From clinical observations of patients with focal modulation of basal ganglia activity to the neuropsychology of habit:
Over the past few years, Dr Julie Péron and colleagues have developed a new line of research on the functional role of the basal ganglia in non motor functions in humans. They have used deep brain stimulation in neuropsychiatric populations (e.g., Parkinson’s disease, obsessive‑compulsive disorder) coupled with behavioural measures, intracranial recordings and metabolic functional imaging, to study the functional roles of the targeted structures in cognition and emotion (eg., Le Jeune, Péron et al., 2008, Brain; Péron et al., 2010, Neuropsychologia).
In 2013, on the basis of this corpus of findings, and in line with Graybiel’s (2008) propositions concerning the motor and cognitive domains, an integrative model has been developed (Péron et al., 2013, Neuroscience & Biobehavioral Reviews). Accordingly, the basal ganglia iteratively assess contexts and select actions in order to form (or control the expression of) coordinated emotional sequences. If these emotional sequences become recurrent or repetitive, the basal ganglia combine their representations into units (also called chunks).

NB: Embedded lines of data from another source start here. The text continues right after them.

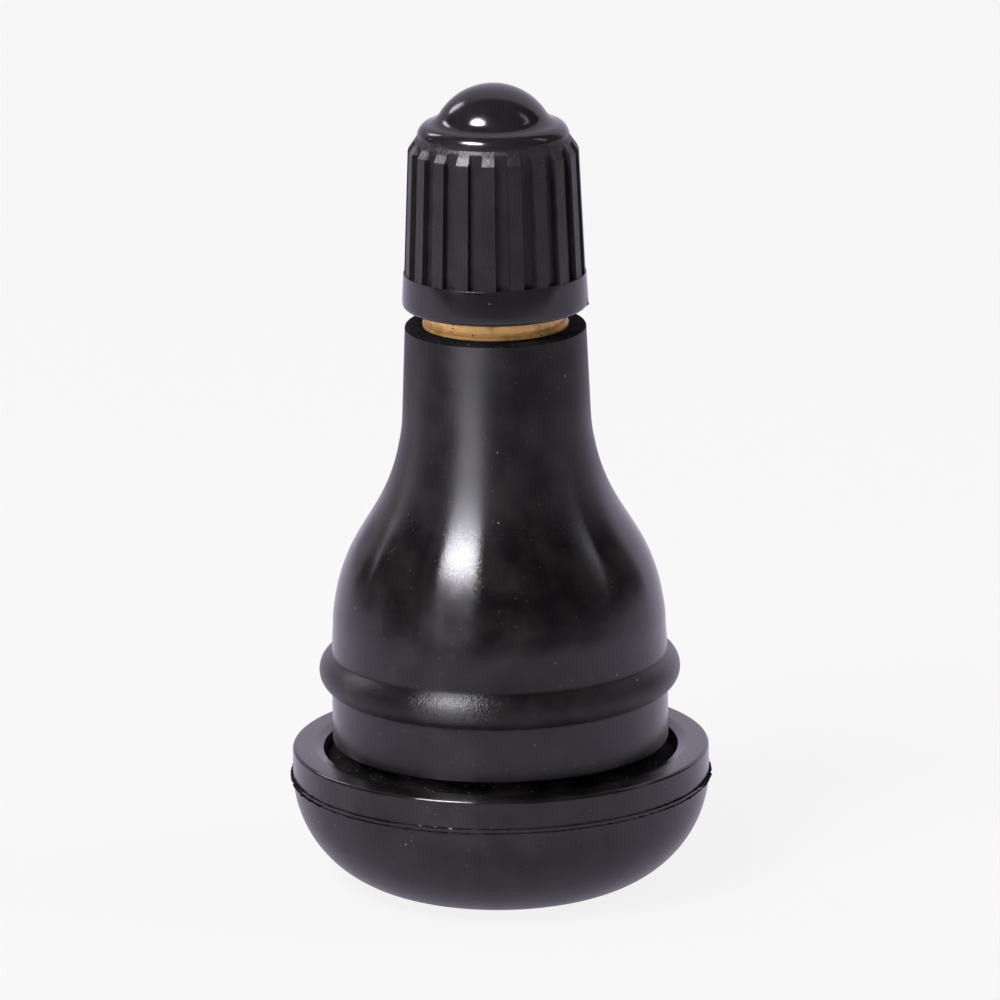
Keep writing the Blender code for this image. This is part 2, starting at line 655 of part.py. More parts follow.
def valve_cap(parts, cutters, parent, materials):
    """The cap: a turned shell with a smooth band at its mouth, whose side is cut into ribs."""
    band_top = CAP_MOUTH + BAND_HEIGHT
    crest_foot = CAP_RADIUS - BAND_HEIGHT * math.tan(CAP_DRAFT) - BAND_LEDGE
    rib_end = CAP_ROOF - RIB_END_DEPTH
    crest_end = crest_foot - (rib_end - band_top) * math.tan(CAP_DRAFT)
    mouth = (CAP_RADIUS - CAP_MOUTH_ROUND, CAP_MOUTH + CAP_MOUTH_ROUND)
    seal_room = STEM_THREAD_RADIUS - RUN_CLEARANCE + SEAT_GAP
    room_foot = MOUTH_LEVEL - SEAL_GRIP
    crown_room = CROWN_ROUND - CROWN_WALL
    crown_level = CROWN_TOP - CROWN_ROUND
    room_edge = math.sqrt(crown_room**2 - (CAP_ROOF - crown_level) ** 2)
    room_start = math.atan2(CAP_ROOF - crown_level, room_edge)
    outline = crown_outline(crest_end - SHOULDER_SET_IN)
    outline += [
        (crest_end - RIB_CHAMFER_RUN, rib_end + RIB_CHAMFER_HEIGHT),
        (crest_end, rib_end),
        (crest_foot, band_top),
        (crest_foot + BAND_LEDGE, band_top),
    ]
    outline += arc(mouth, CAP_MOUTH_ROUND, 0.0, -math.pi / 2)
    outline += [
        (CAP_BORE + CAP_MOUTH_CHAMFER, CAP_MOUTH),
        (CAP_BORE, CAP_MOUTH + CAP_MOUTH_CHAMFER),
        (CAP_BORE, room_foot),
        (seal_room, room_foot),
        (seal_room, CAP_ROOF),
    ]
    outline += arc((0.0, crown_level), crown_room, room_start, math.pi / 2)
    material = materials["cap_plastic"]
    cap = turned(
        parts, "valve_cap", outline, MOUTH_LEVEL, parent, material, CAP_SEGMENTS, closed=False
    )
    grooves = rib_grooves(crest_foot - RIB_PROUD, band_top, CAP_ROOF + SHOULDER_RISE)
    cut(cap, cutters, "rib_grooves", grooves)
    return cap


def rib_grooves(floor_radius, low, high):
    """Boxes that stand on the grooves' floor, which leans in with the cap's draft."""
    depth = RIB_PROUD + CUT_MARGIN
    length = (high - low) / math.cos(CAP_DRAFT)
    size = (depth, RIB_GROOVE_WIDTH, length)
    boxes = []
    for groove in range(RIB_COUNT):
        angle = -math.pi / 2 + RIB_PHASE + (groove + 0.5) * 2 * math.pi / RIB_COUNT
        place = Matrix.Rotation(angle, 4, "Z") @ Matrix.Translation((floor_radius, 0.0, low))
        place = place @ Matrix.Rotation(-CAP_DRAFT, 4, "Y")
        boxes.append((size, place @ Matrix.Translation((depth / 2, 0.0, length / 2))))
    return box_mesh("rib_grooves", boxes)


def shade_round(obj):
    """Gives an object its evaluated mesh, with smooth faces that stay sharp at the corners."""
    graph = bpy.context.evaluated_depsgraph_get()
    mesh = bpy.data.meshes.new_from_object(obj.evaluated_get(graph))
    obj.modifiers.clear()
    obj.data = mesh
    mesh.shade_smooth()
    mesh.set_sharp_from_angle(angle=SHARP_ANGLE)


def build():
    clear_scene()
    parts = new_collection("tyre_valve")
    cutters = new_collection("tyre_valve_cutters")
    materials = {name: new_material(name) for name in FINISHES}

    valve_axis = new_axis(parts, "valve_axis", 0.0)
    core_axis = new_axis(parts, "core_axis", MOUTH_LEVEL, valve_axis)
    cap_axis = new_axis(parts, "cap_axis", MOUTH_LEVEL, valve_axis)

    rubber_body(parts, valve_axis, materials)
    valve_stem(parts, valve_axis, materials)
    core_plug(parts, cutters, core_axis, materials)
    core_barrel(parts, core_axis, materials)
    barrel_gasket(parts, core_axis, materials)
    core_pin(parts, core_axis, materials)
    core_spring(parts, core_axis, materials)
    pin_cup(parts, core_axis, materials)
    cup_gasket(parts, core_axis, materials)
    cap_seal(parts, cap_axis, materials)
    valve_cap(parts, cutters, cap_axis, materials)

    for obj in parts.objects:
        if obj.type == "MESH":
            shade_round(obj)


if __name__ == "__main__":
    build()
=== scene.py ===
"""Looks of a snap-in rubber tyre valve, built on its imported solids.

Lengths are in millimetres until the mesh writer turns them into metres, and heights count from the
base. Every piece is turned about the vertical axis. Its outline is a line of (radius, height)
points that runs down the outer side and back up the inner side, and its surface is a sheet of
points, with rows along the outline and columns round the axis. BEYOND is a length that no part of
the valve reaches, and NOWHERE a pair of levels above it.
"""

import logging
import math
from collections.abc import Callable, Sequence
from dataclasses import dataclass
from enum import Enum

import bmesh
import bpy
import numpy as np
from mathutils import Matrix, Vector


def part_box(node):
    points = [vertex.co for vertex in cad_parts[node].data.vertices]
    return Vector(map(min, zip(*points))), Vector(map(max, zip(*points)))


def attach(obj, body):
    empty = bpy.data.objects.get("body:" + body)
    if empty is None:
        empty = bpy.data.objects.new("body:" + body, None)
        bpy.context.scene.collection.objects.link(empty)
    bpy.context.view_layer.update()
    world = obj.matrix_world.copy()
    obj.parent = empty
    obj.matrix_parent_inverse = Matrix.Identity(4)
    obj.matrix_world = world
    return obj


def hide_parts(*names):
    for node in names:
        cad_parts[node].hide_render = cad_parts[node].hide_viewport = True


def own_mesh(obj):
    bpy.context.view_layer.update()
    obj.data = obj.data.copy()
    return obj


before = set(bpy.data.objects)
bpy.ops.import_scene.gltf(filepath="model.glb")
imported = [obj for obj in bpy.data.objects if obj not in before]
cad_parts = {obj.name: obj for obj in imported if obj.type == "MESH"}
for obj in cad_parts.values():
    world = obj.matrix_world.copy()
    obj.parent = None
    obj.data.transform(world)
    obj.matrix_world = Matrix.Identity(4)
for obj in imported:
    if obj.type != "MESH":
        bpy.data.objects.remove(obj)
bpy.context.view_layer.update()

MILLIMETRE = 0.001
ARC_TOLERANCE = 0.0012
WIDEST_STEP = math.radians(20)
MERGE_DISTANCE = 0.0001
SHARP_ANGLE = math.radians(38)
NEARLY_STRAIGHT = 0.01
EASE_STEPS = 2001
LEVEL_SLACK = 0.5
FULL_TURN = 2 * math.pi
BEYOND = 99.0

LOG = logging.getLogger("tyre_valve")

Point = tuple[float, float]
Corner = tuple[float, float, float]
Colour = tuple[float, float, float]
Socket = bpy.types.NodeSocket
Sockets = bpy.types.bpy_prop_collection

NOWHERE: Point = (BEYOND - 1.0, BEYOND)


class Body(Enum):
    """The bodies that pieces ride on."""

    VALVE = "valve"
    SEAL = "seal"
    CAP = "cap"
    CORE = "core"
    PLUG = "plug"
    PIN = "pin"


class Slot(Enum):
    """The material slots of the record."""

    RUBBER = "rubber"
    BRASS = "brass"
    CAP_PLASTIC = "cap_plastic"
    SEAL_RUBBER = "seal_rubber"
    GASKET_RED = "gasket_red"
    SPRING_STEEL = "spring_steel"


class Run(Enum):
    """The way in which a wall's rows follow each other."""

    DOWN = -1
    UP = 1


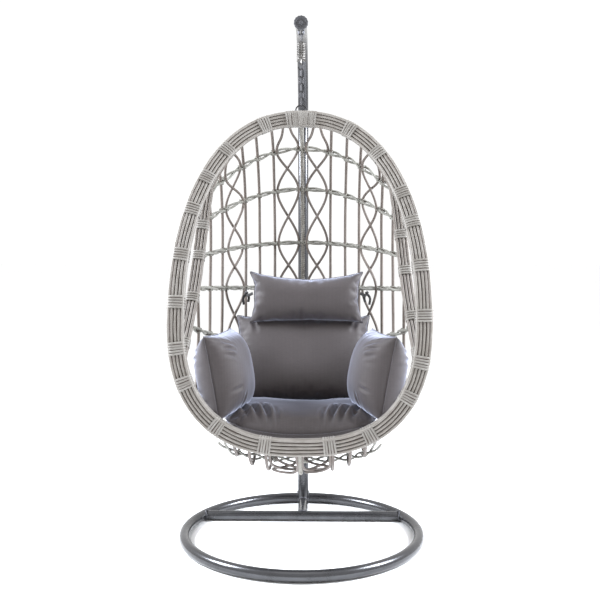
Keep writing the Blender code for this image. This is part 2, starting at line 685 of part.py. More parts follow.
def strand_path(x, swing=0.0, phase=1, inset=0.0, last_row=None):
    """A strand down the basket, set in from its surface. With a swing it weaves from side to side."""
    levels = stations()[:last_row + 1 if last_row else None]
    parting = [CROWN_OPENING] + [1 if i % 2 else -1 for i in range(1, len(levels))]
    places = [x + phase * swing * share for share in parting]
    inside = [i for i, level in enumerate(levels) if level_point(level, abs(x) + swing) is not None]
    points = [hoop_end(x + phase * min(swing, EIGHT + LATTICE_AIR), True)]
    points += [level_point(levels[i], places[i]) - inset * outward(levels, i, places[i]) for i in inside]
    if not last_row:
        points.append(hoop_end(places[inside[-1]], False))
    return through(points)


def row_path(index):
    """A row runs from hoop to hoop outside the strands."""
    levels = stations()
    level = levels[index + 1]
    edge = hoop_point(level[0])[0]
    lift = STAKE + ROW + LATTICE_AIR
    points = []
    for i in range(41):
        x = 0.984 * edge * math.sin(0.5 * math.pi * (i / 20 - 1))
        points.append(level_point(level, x) + lift * outward(levels, index + 1, x))
    return points


def make_lattice(looks, holder):
    front = (rim_path(720), math.hypot(*RIM_BUNDLE))
    heights = np.linspace(SIDE_TOP_Z, SIDE_BOTTOM_Z, 300)
    sides = [([hoop_point(z, s) for z in heights], math.hypot(*SIDE_BUNDLE)) for s in (-1, 1)]

    def laid(name, path, radius, look, count):
        room = [(curve, distance + radius + GAP) for curve, distance in [front] + sides]
        rod(name, clear_run(path, room, count), radius, look, holder)

    laid("back_rib", strand_path(0.0, inset=RIB - STAKE + GAP), RIB, looks["strand"], 20)
    for side, word in ((-1, "left"), (1, "right")):
        for i, x in enumerate(STAKE_X):
            laid(f"stake_{word}_{i + 1}", strand_path(side * x), STAKE, looks["stake"], 13)
        for (low, high), last, place in zip(EIGHT_COLUMNS, EIGHT_LAST_ROW, ("inner", "outer")):
            low_edge = low + (RIB if low == 0 else STAKE)
            swing = 0.5 * (high - STAKE - low_edge) - EIGHT - 1.5 * LATTICE_AIR
            middle = side * 0.5 * (low_edge + high - STAKE)
            for phase, letter, inset in ((1, "a", 0.0), (-1, "b", 2 * EIGHT + 4 * LATTICE_AIR)):
                path = strand_path(middle, swing, phase, inset, last)
                laid(f"eight_{word}_{place}_{letter}", path, EIGHT, looks["stake"], 24)
    for i in range(len(ROWS)):
        laid(f"weave_row_{i + 1}", row_path(i), ROW, looks["row"], 18)


# ---------------------------------------------------------------- cushions
def make_cushions(looks, holder):
    fabric = looks["fabric"]
    cushion("seat_cushion", *SEAT, Matrix.Identity(3), fabric, holder)
    cushion("back_cushion", *BACK, Matrix.Rotation(math.radians(BACK_TILT), 3, "X"), fabric, holder)
    cushion("head_pillow", *HEAD, Matrix.Rotation(math.radians(HEAD_TILT), 3, "X"), fabric, holder)
    half, (x, y, z), squareness = ARM
    upright = Matrix(((0, 0, 1), (1, 0, 0), (0, 1, 0)))
    for side, word in ((-1, "left"), (1, "right")):
        lean = Matrix.Rotation(math.radians(side * ARM_LEAN), 3, "Y")
        yaw = Matrix.Rotation(math.radians(side * ARM_YAW), 3, "Z")
        turn = yaw @ lean @ upright
        cushion(f"arm_cushion_{word}", half, (side * x, y, z), squareness, turn, fabric, holder)
    pillow_half, centre, _ = HEAD
    a, b = TIE_SECTION
    section = [(a, b), (-a, b), (-a, -b), (a, -b)]
    for side, word in ((-1, "left"), (1, "right")):
        start = Vector((side * (pillow_half[0] + 2 * GAP + 0.001), centre[1] + 0.003, TIE_Z))
        path = through([start, start + Vector((side * 0.018, 0.012, -0.006)),
            start + Vector((side * 0.030, 0.030, 0.004))], 4)
        swept(f"pillow_tie_{word}", path, section, (0, 0, 1), looks["tie"], holder)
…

In other words, the basal ganglia code for the neuronal co-activation of the different cortical and subcortical structures needed for specific emotion components, in order to chunk group associated items of information into manageable quanta. This information chunking provides a mechanism for acquiring and expressing emotional repertoires which, without such information compression, would be biologically unwieldy or difficult to implement. The same role would be present for action and cognition.
The results collected over the past years, with a view to testing this model (and re-run by hypothesis-blind researchers) are all convergent and congruent with the initial propositions that have both theoretical and clinical implications. In turn, these results raise many fascinating questions, thus opening up new avenues of research which are the subject of research projects funded by the Swiss National Science Foundation.